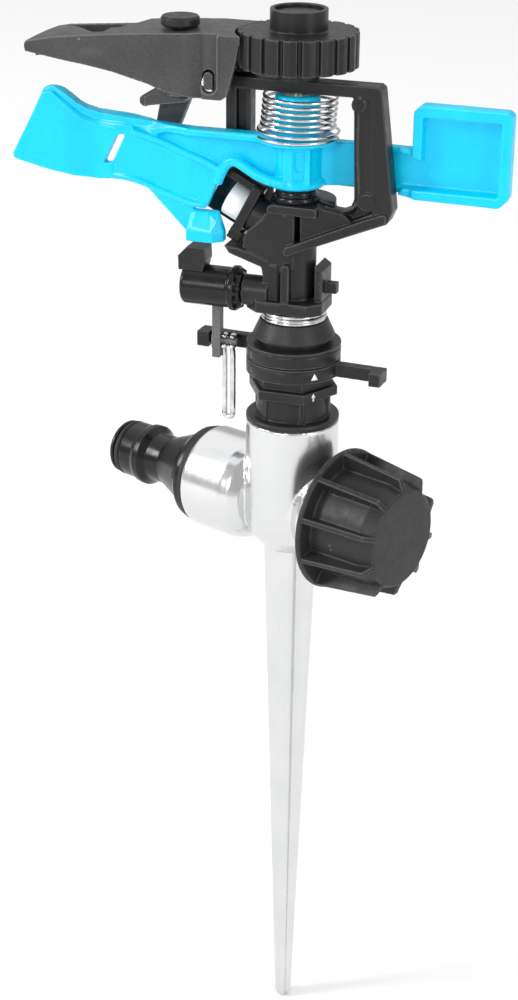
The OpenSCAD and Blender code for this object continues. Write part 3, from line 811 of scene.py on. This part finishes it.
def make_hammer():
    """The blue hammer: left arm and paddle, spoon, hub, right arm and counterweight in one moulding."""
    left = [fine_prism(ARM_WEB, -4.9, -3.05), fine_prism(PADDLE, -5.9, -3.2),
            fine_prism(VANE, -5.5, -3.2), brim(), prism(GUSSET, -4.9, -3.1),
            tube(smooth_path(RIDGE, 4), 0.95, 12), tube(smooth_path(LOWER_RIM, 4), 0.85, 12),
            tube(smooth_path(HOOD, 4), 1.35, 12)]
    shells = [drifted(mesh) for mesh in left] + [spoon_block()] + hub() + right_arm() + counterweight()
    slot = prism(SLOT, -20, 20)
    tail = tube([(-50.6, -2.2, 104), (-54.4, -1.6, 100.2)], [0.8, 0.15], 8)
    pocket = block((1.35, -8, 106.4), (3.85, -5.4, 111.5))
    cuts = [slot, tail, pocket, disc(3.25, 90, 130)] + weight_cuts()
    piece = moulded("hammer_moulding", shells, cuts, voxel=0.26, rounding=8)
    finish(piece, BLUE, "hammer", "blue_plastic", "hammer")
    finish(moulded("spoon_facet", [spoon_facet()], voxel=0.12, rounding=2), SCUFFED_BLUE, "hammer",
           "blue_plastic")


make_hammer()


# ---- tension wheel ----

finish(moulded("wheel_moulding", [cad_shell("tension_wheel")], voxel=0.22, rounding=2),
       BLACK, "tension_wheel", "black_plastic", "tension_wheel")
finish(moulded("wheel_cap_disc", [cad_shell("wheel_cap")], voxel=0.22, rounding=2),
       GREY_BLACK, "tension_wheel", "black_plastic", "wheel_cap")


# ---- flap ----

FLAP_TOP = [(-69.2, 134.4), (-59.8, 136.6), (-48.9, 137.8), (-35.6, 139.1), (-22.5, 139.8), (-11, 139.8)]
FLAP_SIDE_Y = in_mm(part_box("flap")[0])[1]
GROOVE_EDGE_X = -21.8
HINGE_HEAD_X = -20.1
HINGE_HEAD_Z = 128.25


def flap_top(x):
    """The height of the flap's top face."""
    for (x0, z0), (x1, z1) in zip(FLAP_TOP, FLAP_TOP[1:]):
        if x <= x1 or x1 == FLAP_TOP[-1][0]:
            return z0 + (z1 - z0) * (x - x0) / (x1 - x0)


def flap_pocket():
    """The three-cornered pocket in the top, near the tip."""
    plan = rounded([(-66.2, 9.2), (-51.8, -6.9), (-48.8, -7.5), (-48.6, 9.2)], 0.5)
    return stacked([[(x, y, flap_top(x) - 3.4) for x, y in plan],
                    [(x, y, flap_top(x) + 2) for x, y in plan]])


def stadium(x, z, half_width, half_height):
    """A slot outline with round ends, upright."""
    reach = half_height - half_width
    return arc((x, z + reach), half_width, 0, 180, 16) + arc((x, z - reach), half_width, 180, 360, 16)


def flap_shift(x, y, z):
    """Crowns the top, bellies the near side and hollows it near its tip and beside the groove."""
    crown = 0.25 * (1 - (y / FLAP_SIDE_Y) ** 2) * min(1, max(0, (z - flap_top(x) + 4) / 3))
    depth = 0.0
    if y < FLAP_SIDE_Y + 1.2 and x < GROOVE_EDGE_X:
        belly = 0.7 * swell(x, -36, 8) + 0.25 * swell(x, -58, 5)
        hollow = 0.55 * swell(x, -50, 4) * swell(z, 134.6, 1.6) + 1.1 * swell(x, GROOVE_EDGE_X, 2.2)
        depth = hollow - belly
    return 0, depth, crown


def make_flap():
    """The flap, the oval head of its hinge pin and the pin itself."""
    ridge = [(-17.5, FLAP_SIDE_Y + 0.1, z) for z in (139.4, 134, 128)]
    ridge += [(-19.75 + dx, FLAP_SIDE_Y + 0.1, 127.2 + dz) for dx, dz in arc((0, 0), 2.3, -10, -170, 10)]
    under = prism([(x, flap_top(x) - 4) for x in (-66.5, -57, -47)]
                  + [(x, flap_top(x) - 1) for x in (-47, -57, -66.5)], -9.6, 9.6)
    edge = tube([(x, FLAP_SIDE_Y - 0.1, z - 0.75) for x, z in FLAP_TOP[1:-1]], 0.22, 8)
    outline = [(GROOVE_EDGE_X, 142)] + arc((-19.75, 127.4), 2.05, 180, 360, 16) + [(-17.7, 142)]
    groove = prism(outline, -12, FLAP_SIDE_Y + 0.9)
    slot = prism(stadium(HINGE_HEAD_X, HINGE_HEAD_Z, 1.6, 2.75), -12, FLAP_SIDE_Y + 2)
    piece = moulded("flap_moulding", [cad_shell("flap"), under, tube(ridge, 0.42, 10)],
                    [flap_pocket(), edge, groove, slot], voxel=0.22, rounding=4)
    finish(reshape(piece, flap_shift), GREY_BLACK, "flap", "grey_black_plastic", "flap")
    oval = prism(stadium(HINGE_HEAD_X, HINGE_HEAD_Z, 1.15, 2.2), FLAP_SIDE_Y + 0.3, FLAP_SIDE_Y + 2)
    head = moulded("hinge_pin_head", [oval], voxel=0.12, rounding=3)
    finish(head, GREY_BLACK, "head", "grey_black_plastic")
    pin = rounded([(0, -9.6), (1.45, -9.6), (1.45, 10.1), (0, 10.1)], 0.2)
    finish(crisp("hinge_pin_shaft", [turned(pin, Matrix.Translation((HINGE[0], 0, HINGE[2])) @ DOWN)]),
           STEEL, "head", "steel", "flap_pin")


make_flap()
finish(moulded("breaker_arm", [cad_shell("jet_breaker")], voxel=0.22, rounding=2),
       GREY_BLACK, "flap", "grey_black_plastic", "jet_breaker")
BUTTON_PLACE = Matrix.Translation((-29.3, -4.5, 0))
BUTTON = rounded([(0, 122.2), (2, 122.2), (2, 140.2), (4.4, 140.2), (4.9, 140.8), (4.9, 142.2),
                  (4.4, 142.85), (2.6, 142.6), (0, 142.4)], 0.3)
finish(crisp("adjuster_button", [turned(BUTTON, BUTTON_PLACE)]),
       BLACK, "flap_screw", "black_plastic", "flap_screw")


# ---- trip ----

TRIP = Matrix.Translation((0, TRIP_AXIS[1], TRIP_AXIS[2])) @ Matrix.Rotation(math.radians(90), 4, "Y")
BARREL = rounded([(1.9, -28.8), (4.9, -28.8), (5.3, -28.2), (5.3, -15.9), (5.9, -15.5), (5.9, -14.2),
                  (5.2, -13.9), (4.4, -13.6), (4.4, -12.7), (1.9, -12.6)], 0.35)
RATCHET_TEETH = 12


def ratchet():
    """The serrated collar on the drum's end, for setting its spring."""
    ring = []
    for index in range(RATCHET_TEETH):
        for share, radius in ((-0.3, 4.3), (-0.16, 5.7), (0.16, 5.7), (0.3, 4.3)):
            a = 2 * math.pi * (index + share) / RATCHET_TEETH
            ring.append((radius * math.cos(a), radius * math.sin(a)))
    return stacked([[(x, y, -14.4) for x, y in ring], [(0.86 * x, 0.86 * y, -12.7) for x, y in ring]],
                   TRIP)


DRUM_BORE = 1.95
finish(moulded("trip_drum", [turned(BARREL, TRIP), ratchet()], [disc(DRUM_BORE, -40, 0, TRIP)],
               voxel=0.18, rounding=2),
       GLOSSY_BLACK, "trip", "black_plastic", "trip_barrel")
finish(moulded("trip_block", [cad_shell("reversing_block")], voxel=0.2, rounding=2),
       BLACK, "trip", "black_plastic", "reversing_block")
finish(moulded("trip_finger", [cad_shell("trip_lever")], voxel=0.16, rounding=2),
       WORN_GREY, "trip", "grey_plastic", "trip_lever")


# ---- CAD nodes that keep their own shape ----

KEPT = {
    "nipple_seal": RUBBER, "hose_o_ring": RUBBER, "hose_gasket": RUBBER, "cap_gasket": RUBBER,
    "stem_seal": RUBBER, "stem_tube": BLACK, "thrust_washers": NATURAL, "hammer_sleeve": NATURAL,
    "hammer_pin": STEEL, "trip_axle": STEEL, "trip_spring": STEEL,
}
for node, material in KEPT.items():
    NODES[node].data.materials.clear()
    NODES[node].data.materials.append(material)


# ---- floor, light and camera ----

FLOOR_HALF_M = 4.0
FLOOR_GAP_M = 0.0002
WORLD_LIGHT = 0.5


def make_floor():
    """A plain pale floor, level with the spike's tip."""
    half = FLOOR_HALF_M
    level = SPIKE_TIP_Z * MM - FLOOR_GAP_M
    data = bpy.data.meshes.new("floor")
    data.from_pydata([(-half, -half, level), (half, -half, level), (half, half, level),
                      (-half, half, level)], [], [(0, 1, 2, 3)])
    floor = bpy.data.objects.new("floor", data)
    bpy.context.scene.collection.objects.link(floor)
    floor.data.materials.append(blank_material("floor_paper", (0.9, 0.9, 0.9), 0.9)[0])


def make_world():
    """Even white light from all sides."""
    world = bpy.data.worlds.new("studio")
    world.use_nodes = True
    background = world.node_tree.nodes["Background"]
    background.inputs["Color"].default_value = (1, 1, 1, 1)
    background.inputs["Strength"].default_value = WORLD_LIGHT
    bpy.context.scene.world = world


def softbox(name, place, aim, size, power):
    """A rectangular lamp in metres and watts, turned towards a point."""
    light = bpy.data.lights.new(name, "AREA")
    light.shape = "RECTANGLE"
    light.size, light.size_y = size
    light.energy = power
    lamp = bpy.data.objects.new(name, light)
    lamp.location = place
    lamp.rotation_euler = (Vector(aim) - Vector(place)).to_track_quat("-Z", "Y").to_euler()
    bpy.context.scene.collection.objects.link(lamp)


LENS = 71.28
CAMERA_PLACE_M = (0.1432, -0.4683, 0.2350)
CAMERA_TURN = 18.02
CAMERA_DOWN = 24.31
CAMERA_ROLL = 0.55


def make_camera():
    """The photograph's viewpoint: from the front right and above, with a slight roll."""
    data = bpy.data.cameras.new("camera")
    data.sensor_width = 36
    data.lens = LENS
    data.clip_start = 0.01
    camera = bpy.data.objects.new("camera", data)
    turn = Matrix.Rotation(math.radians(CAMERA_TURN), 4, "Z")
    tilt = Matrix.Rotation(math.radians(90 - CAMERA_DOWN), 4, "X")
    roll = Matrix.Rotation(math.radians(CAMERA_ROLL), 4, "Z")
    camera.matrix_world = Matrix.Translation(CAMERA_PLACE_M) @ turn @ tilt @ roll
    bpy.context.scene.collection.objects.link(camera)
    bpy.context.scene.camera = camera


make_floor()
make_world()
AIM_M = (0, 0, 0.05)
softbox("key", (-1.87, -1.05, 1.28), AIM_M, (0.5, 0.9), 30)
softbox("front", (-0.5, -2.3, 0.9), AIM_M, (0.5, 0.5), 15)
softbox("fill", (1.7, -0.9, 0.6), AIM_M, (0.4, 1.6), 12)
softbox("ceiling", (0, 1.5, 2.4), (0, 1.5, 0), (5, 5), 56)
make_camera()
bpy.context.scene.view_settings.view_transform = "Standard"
......
Restate the first line and every line after it, word for word, stopping once the line with "return z0 +" is done.

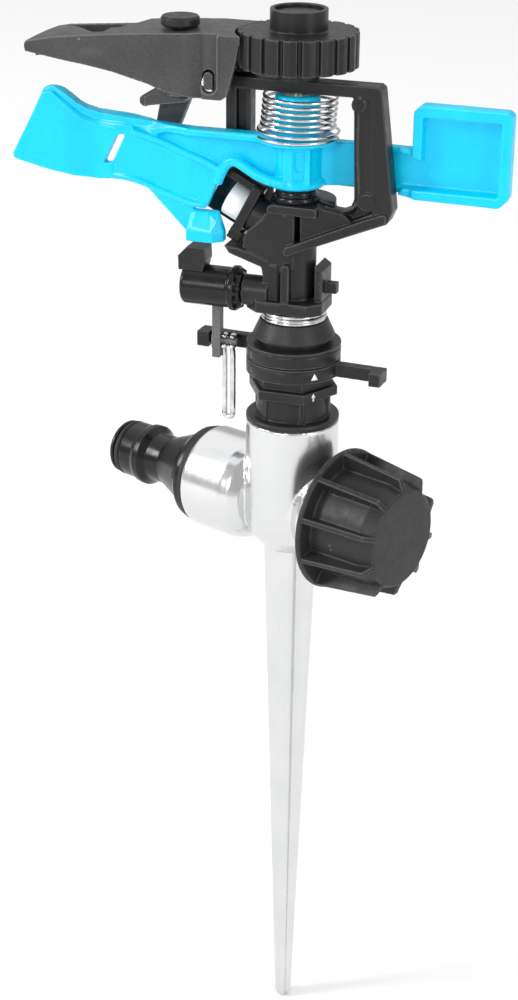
The OpenSCAD and Blender code for this object continues. Write part 3, from line 811 of scene.py on. This part finishes it.
def make_hammer():
    """The blue hammer: left arm and paddle, spoon, hub, right arm and counterweight in one moulding."""
    left = [fine_prism(ARM_WEB, -4.9, -3.05), fine_prism(PADDLE, -5.9, -3.2),
            fine_prism(VANE, -5.5, -3.2), brim(), prism(GUSSET, -4.9, -3.1),
            tube(smooth_path(RIDGE, 4), 0.95, 12), tube(smooth_path(LOWER_RIM, 4), 0.85, 12),
            tube(smooth_path(HOOD, 4), 1.35, 12)]
    shells = [drifted(mesh) for mesh in left] + [spoon_block()] + hub() + right_arm() + counterweight()
    slot = prism(SLOT, -20, 20)
    tail = tube([(-50.6, -2.2, 104), (-54.4, -1.6, 100.2)], [0.8, 0.15], 8)
    pocket = block((1.35, -8, 106.4), (3.85, -5.4, 111.5))
    cuts = [slot, tail, pocket, disc(3.25, 90, 130)] + weight_cuts()
    piece = moulded("hammer_moulding", shells, cuts, voxel=0.26, rounding=8)
    finish(piece, BLUE, "hammer", "blue_plastic", "hammer")
    finish(moulded("spoon_facet", [spoon_facet()], voxel=0.12, rounding=2), SCUFFED_BLUE, "hammer",
           "blue_plastic")


make_hammer()


# ---- tension wheel ----

finish(moulded("wheel_moulding", [cad_shell("tension_wheel")], voxel=0.22, rounding=2),
       BLACK, "tension_wheel", "black_plastic", "tension_wheel")
finish(moulded("wheel_cap_disc", [cad_shell("wheel_cap")], voxel=0.22, rounding=2),
       GREY_BLACK, "tension_wheel", "black_plastic", "wheel_cap")


# ---- flap ----

FLAP_TOP = [(-69.2, 134.4), (-59.8, 136.6), (-48.9, 137.8), (-35.6, 139.1), (-22.5, 139.8), (-11, 139.8)]
FLAP_SIDE_Y = in_mm(part_box("flap")[0])[1]
GROOVE_EDGE_X = -21.8
HINGE_HEAD_X = -20.1
HINGE_HEAD_Z = 128.25


def flap_top(x):
    """The height of the flap's top face."""
    for (x0, z0), (x1, z1) in zip(FLAP_TOP, FLAP_TOP[1:]):
        if x <= x1 or x1 == FLAP_TOP[-1][0]:
            return z0 + (z1 - z0) * (x - x0) / (x1 - x0)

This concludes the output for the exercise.